In order to complete the ‘unplanned’ book, I had pushed it hard, and got sick. For weeks, I could not shake the cough and achy, feverish late afternoon episodes that sent me to bed far too early in the evening. My husband was worried and felt this to be a command. So I listened. And got well.
In rereading the admonitions,’ there is no end to the making of many books and the consequences of intense study’, I must acknowledge the truth of them, the implicit, startling wisdom. For there is no end, is there? The rabbit trails are endless.
- How many reviews are enough?
- How many Twitter, Facebook, Instagram followers?
- And the most important question of all, how many sales would we satisfied with?

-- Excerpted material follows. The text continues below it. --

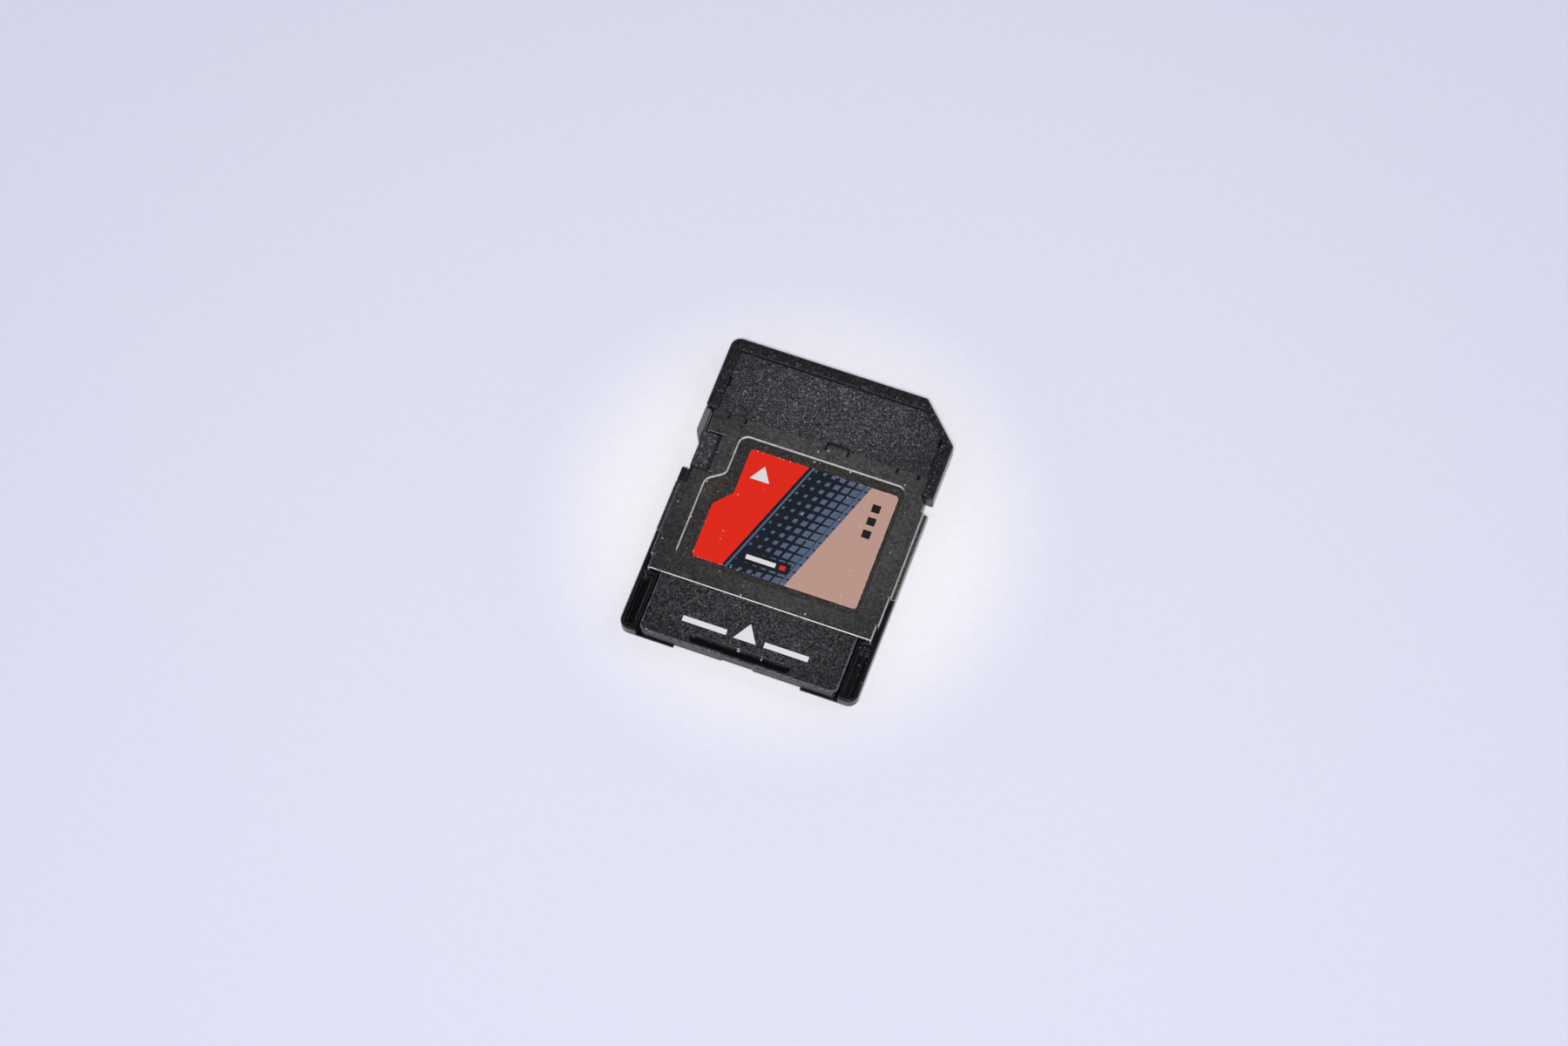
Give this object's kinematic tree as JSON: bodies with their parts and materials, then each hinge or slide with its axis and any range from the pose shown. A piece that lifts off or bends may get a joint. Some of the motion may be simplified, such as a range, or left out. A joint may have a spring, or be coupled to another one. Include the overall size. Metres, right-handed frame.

For the six weeks I’ve not been writing, I have been reading. A favorite author is Stephen Pressfield, author of The Legend of Bagger Vance (remember the movie with Will Smith?) and The War of Art -(a must read for all writers, in my opinion.) His most recent book is Nobody Wants to Read Your Sh#t. Crude, cynical and coarse, intentionally so, of course, but in a bizarre way, brings us face-to-face with the reality that most people won’t read our books.
Pressfield started out in advertising and then moved to screenwriting for Hollywood. The book provides a template, if you will, for stories that sell. Maybe. We know this, right? We know that the average author sells less than two- hundred- fifty copies of her book. Regardless of whether the author uses traditional publishing or self-publishing, the onus of marketing the new book falls squarely on the shoulders of you and me. Look online to see the number of sales required for a book to be considered a best-seller and you’ll find wide variations in volume as well as definition. Fairly useless and depressing information, right?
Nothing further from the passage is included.